WHITBY -- Ontario Roman Catholic schools are simply wrong if they think they are above the law based on their 1867 constitutional right to exist, a lawyer representing a coalition supporting a student prohibited from taking his boyfriend to the prom said yesterday.

"We have public policy in Ontario that discrimination in Ontario based on sexual orientation is wrong and that applies to Catholics," Douglas Elliott said.

"We, as the people of Ontario, are entitled to insist that if they're going to accept our tax dollars to run their schools then they're going to have to accept certain limitations. And one of those limitations is that they cannot discriminate against people like Mark Hall. If they don't like that they don't have to take our money."
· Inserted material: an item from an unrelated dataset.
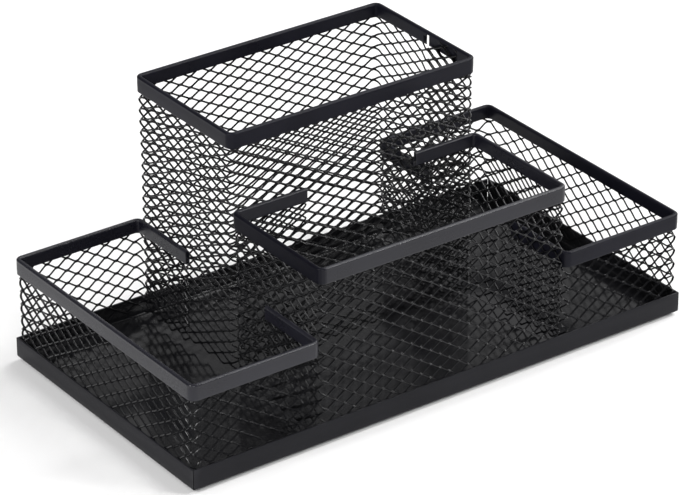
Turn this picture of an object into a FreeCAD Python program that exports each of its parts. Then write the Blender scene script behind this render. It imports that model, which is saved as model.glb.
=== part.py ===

Mr. Hall, 17, has been at the centre of controversy since he challenged the Durham Catholic School Board's refusal to allow him to bring his 21-year-old boyfriend, Jean-Paul Dumond, to the end-of-school dance at Monsignor John Pereyma Catholic High School in nearby Oshawa.

Mr. Elliott said the board would not be allowed to argue that a Muslim should not be allowed to paint school halls or fix the plumbing and yet it is barring Mr. Hall from choosing a date of his choice.

"Would we allow them to forbid a Jewish girl to go with Mark Hall just because they couldn't get married in the Catholic Church eventually?" Mr. Elliott asked. "Of course not, we'd never allow that."

Mr. Elliott was speaking to reporters outside the Whitby Courthouse where he had presented his case before Mr. Justice Robert MacKinnon of the Ontario Superior Court. Judge MacKinnon, at the outset of the proceeding, had urged the two sides to settle out of court.

He offered them time to negotiate but the sides elected to proceed with the two-day hearing in which Mr. Hall's lawyers are trying to get an injunction that would let him attend Friday's prom.

Outside the packed courtroom, Mr. Hall, wearing a grey suit and blue shirt and tie and with his hair dyed blue, told reporters: "I think it's weird it has gone this far. I'm only 17 and I'm suing my own school board."

Mr. Dumond, a manager at a retail electronics store, was clearly frustrated that the couple had been forced to fight in court for the right to attend Mr. Hall's prom together.

"I don't understand why we have to do this in the year 2002. I'm desperately hoping this will all come to an end and we can go to the prom and enjoy ourselves." The prom tickets cost $150 a couple.

David Corbett, Mr. Hall's lawyer, told the court the contest is between Mr. Hall's rights and the Catholic school board's right to freedom of religion and to run its schools in accordance with its religious beliefs.

He said the school board is bound not only by the Charter of Rights but also by common law, the provincial Education Act's code of conduct, and the Ontario Human Rights Code.